Overview of the results
After the market closed on Dec. 5, Ulta reported third-quarter results that missed the consensus estimates. Here's a summary of the results:
|Earnings Per Share||$0.72||$0.74|
|Revenue||$618.8 million||$621.9 million|
Earnings-per-share rose 18.6% and revenue increased 22.4% year over year, driven by same-store-sales growth of 6.8%. Gross profit rose an impressive 24.9% to $231.66 million, as its gross margin expanded 70 basis points to 37.4%, a quarterly record. 55 new stores were opened during the quarter, showing that expansion is still a primary focus of the company. Although the reported statistics did not meet the consensus estimates, it was still a very strong quarter for Ulta.
Insights from the conference call
An earnings report tells a great story about what happened over the last three months, but the conference call that follows provides the story that matters. A conference call can offer a forum for management to gloat or brag about a successful quarter, or it can try to calm investors and make excuses for what went wrong. In Ulta's case, management seemed satisfied with the earnings results, but still had some explaining to do when it came to weak guidance for the fourth quarter:
"We achieved slightly less gross margin expansion than we planned as a result of our increased level of promotion to drive sales late in the quarter... The current trend in the business and the overall heightened promotional environment for the holiday season are making us more cautious on earnings expectations for the fourth quarter and heading into next year." --Mary Dillon, CEO.

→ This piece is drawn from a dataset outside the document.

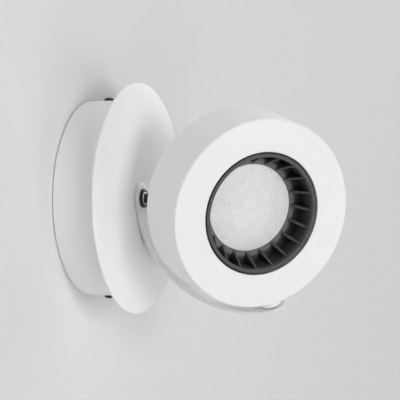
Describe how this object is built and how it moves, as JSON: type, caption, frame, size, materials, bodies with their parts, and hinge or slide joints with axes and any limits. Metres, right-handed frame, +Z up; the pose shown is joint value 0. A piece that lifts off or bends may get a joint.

"We are still in the process of making decisions for 2014 to deliver the best possible results while investing for the future. However, assuming industry growth dynamics remain unchanged and a less certain consumer macro environment continues into next year, we believe it is prudent to plan for earnings growth similar to 2013, as we may have to maintain a more promotional posture to maintain market share gains." --Scott Settersten, CFO
During the conference call, the word "promotion" came into play much too often, as you can see above. This scares me because it is basically saying that the company must continue to offer massive discounts like it did on Black Friday and Cyber Monday to keep sales going. Promotions, discounts, giving away free products, and free shipping for online purchases eats into profits and will cause the company's gross margin to take a hit. Perhaps Ulta can work more with its suppliers to share the burden, rather than trying to shoulder the load on its own. Overall, I do not like what management is saying, and I hope it does finds ways to work around this "promotional environment."
Sally Beauty Holdings (NYSE: SBH ) is an international retailer and distributor of professional beauty products. The United States is its largest market, making it a direct competitor to Ulta. Its recent quarter showed EPS decreasing 2.6% and revenue rising 2.7% year over year, as same-store-sales grew just 0.4%. In the conference call that followed, CEO Gary Winterhalter had this to say:
"In summary, 2013 was a challenging year due to comparisons to our record growth in 2012 and soft traffic in our Sally U.S. retail business."
"We expect 2014 to be a year of gradual recovery for the Sally U.S. business as our customer acquisition program gains traction and our year-over-year comparisons get easier... We expect consolidated same-store sales growth of 1% to 3%... On a longer-term basis, we believe that the consolidated same-store sales growth should be in the range of 3% to 4%."
"We are happy to have 2013 in the rearview mirror and look forward to opportunities in 2014."
The issue I have with Sally Beauty is that the company continually looks at the record year of 2012 as if it were some kind of fluke performance. I believe companies should build on top of record years, not use them as an excuse for poor performance later on.
In addition, Ulta's management seems much more bullish on the future, even with the threat of deep discounts being needed to maintain sales trends. With this said, Sally's year-over-year results were poor and comments in the conference call were not promising either, so I would steer clear of it for now.
The Foolish bottom line
Ulta has been one of the best growth stocks in the market over the last several years. Its earnings miss caused a decline of over 20%, and I believe this will eventually lead to a buying opportunity for investors. This seems to be the case because its expansion plans are still in place and this will continue to drive earnings higher, regardless if it meets analyst expectations or not in a given quarter. Investors should consider initiating a position if the stock continues to decline, but do not try to catch a falling knife. Pick a price that you believe is reasonable, and if the stock reaches that level, pull the trigger. As always, Foolish investors should make their own decisions before making any investment decisions.